Les conséquences immédiates de cette libération

Depuis sa sortie, Soufiane L. est placé sous contrôle judiciaire strict : remise de passeport, interdiction de quitter le territoire, pointage régulier au commissariat. Des mesures qui paraissent dérisoires au regard des faits reprochés.

Les enquêteurs, eux, poursuivent leur travail. Mais avec un suspect en liberté, la tâche se complique. Risque de pression sur les témoins, de destruction de preuves, voire de fuite à l’étranger : toutes les craintes sont permises.

Et pendant ce temps, les convois go-fast continuent de circuler sur les routes d’Europe.

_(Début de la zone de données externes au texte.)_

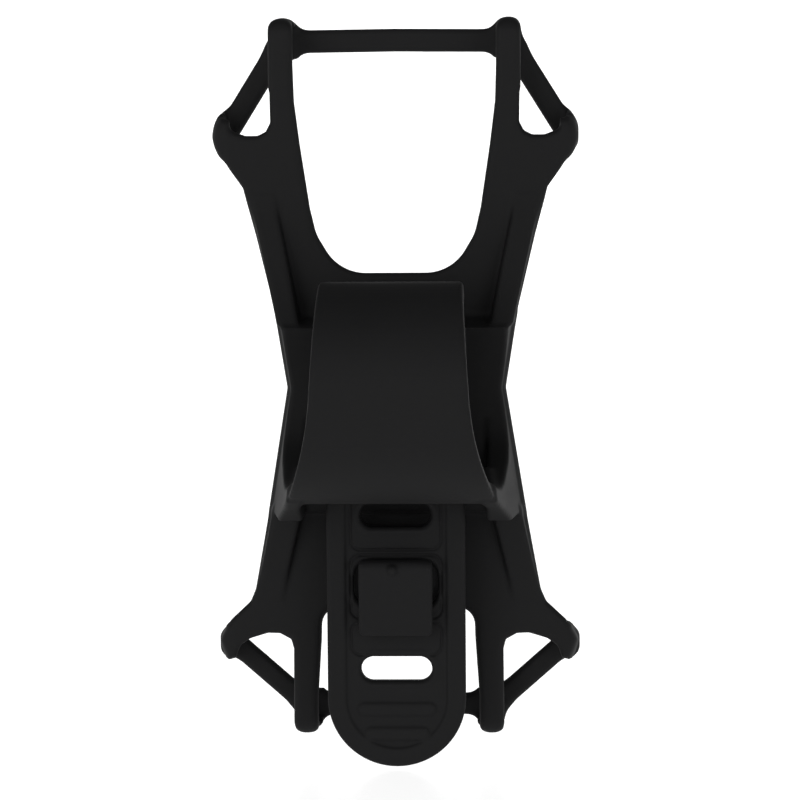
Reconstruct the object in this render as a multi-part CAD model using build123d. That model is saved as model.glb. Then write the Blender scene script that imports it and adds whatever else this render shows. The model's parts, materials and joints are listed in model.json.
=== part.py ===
from build123d import *
import os
from math import cos, radians, sin

# Silicone bicycle phone holder. Millimetres. The origin is on the handlebar's axis, at the
# holder's middle. +X is to the right seen from behind, +Y points to the phone, +Z is up.

# Phone pocket
phone_w, phone_t, phone_h = 67.3, 7.3, 138.4
phone_corner_r = 9.0
phone_z = 2.4  # the phone's centre, above the bar's axis
wrap_t = 2.5  # wall round the phone
plate_t = 2.6  # back wall
pocket_y = 23.1  # face that touches the phone's back
plate_y = pocket_y - plate_t
front_y = pocket_y + phone_t
wrap_edge_r = 2.4
top_z = phone_z + phone_h / 2
bottom_z = phone_z - phone_h / 2
side_x = phone_w / 2

# Handlebar and strap
bar_r = 15.9
strap_t = 3.2
strap_r = bar_r + strap_t
trough_r = strap_r + 0.1
leave_angle = 15.0  # where the strap leaves the bar on its way down to the slot
slot_z = -20.2  # where it turns straight down, inside the slot
crown_z = 23.8
strap_end_z = -73.2
tongue_y = 12.0  # middle of the tongue's thickness
tongue_half_w = 13.6
return_half_w = 13.8

# Block and slot
block_top_z, block_bottom_z = 13.5, -23.8
block_inset = 1.4
block_foot_x = 23.9
slot_half_w = 18.0
slot_gap = 0.2
slot_floor_t = 1.2  # its floor falls back to the plate, and is this thick at its lower end
rim_y = 2.0  # the trough's rim
trough_rim_z = -4.0
leg_top_z = -17.0
leg_foot_y = 8.0
leg_toe_y, leg_toe_z = -4.3, -18.85  # where the leg's front runs into the strap's curve
leg_root_x, leg_toe_x = 24.3, 20.6
far = 90.0  # beyond every part, for cutting

# Hinges of bent rubber: a round edge in a rounded gap
upper_fold_z, lower_fold_z = 16.6, -45.0
fold_y = plate_y + plate_t / 2
fold_gap_r = 2.3
tab_fold_z, grip_fold_z = -48.9, -58.6
tab_gap_r = 2.5

# Fingers
finger_w = 4.9
top_finger_x, bottom_finger_x = 22.35, 18.5
top_tip_z, bottom_tip_z = 62.5, -58.0  # how far the tips come back in front of the phone
upper_bay_z, lower_bay_z = 50.7, -48.2
band_h = 5.5
side_root_x = 33.0  # where the arms end and the side fingers begin
# A side finger's near and far edge: behind the phone, and in front of it.
upper_side_back, upper_side_front = (44.2, 52.6), (49.0, 54.8)
lower_side_back, lower_side_front = (-46.2, -53.0), (-49.6, -54.8)
side_taper = 4.8  # how much it narrows going out from the arm
side_lean = 2.8  # and how much its far edge leans in there
arm_rib_foot_z = 18.8
rib_end_t = 0.3

# Strap holes and hook
hole_w, hole_h, hole_pitch = 13.9, 5.0, 10.2
first_hole_z = -23.1
hook_hole_w, hook_hole_h, hook_hole_z = 16.8, 10.2, -36.5
neck_w, neck_top_z, neck_bottom_z = 13.6, -32.3, -40.0
neck_corner_r = 2.8
head_w, head_top_z, head_bottom_z = 14.4, -31.5, -46.5
head_y0, head_y1 = 6.9, 9.7
lip_fold_z = -41.2
lip_gap_r = 2.1
head_corner_r = 1.0
dot_x, dot_z, dot_r, dot_rise = -0.6, -33.6, 1.2, 0.5
panel_depth = 0.5
grip_panel_top_z, grip_panel_bottom_z = -61.2, -68.9
grip_panel_half_w, grip_panel_r = 9.5, 3.0
grip_rib_h, grip_rib_rise = 2.2, 0.4
grip_rib_sizes = [(-63.1, 15.0), (-66.9, 12.0)]  # height and length of each

made = {}


def prism_y(points, y0, y1, r=0.0):
    """Solid from an outline of (x, z) points, from y0 to y1, with corners rounded to r."""
    outline = make_face(Polyline(*points, close=True).edges())
    if r:
        outline = fillet(outline.vertices(), r)
    return extrude(Plane((0, y1, 0), x_dir=(1, 0, 0), z_dir=(0, -1, 0)) * outline, y1 - y0)


def prism_x(points, x0, x1):
    """Solid from an outline of (y, z) points, from x0 to x1."""
    outline = make_face(Polyline(*points, close=True).edges())
    return extrude(Plane((x0, 0, 0), x_dir=(0, 1, 0), z_dir=(1, 0, 0)) * outline, x1 - x0)


def rod_x(r, y, z, half=60.0):
    """Cylinder along X."""
    return Pos(0, y, z) * Rot(0, 90, 0) * Cylinder(r, 2 * half)


def mirrored(solid):
    return mirror(solid, Plane.YZ)


def both(points):
    """The outline with its mirror image across the middle."""
    return points + [(-x, z) for x, z in reversed(points)]


def save(name, solid):
    made[name] = solid


def save_pair(name, solid):
    save(name + "_right", solid)
    save(name + "_left", mirrored(solid))


def at_angle(r, angle):
    """Point (y, z) at radius r, angle in degrees up from the direction of the phone."""
    return r * cos(radians(angle)), r * sin(radians(angle))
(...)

Avec ou sans les ordres directs de Soufiane L., le réseau qu’il aurait contribué à mettre en place semble suffisamment structuré pour fonctionner en autonomie.

Vers une réforme du système ?

Cette affaire pourrait faire jurisprudence et relancer le débat sur plusieurs points cruciaux :

  • Le renforcement des contrôles dans les prisons (brouillage systématique des ondes, fouilles renforcées)
  • La possibilité de juger la prolongation de détention même en l’absence d’avocat dans certaines affaires graves
  • La création d’unités spécialisées pour surveiller les détenus les plus dangereux
  • La limitation des reports d’audience pour vice de forme dans les dossiers de criminalité organisée

Mais toute réforme se heurtera inévitablement à la question des moyens et au respect des droits fondamentaux. Un équilibre toujours difficile à trouver entre sécurité collective et libertés individuelles.

L’histoire de Soufiane L. n’est probablement pas terminée. Son procès, lorsqu’il aura lieu, promet d’être retentissant. En attendant, elle laisse un goût amer : celui d’une justice parfois contrainte de libérer ceux qu’elle devrait justement maintenir à l’écart de la société.

Parce qu’au final, derrière les arguties juridiques, il y a des tonnes de drogue qui continuent d’arriver en France, des vies brisées par l’addiction, et des familles qui pleurent les victimes collatérales de ces trafics. Et tout cela, parfois, pour une audience où l’avocat n’était pas là.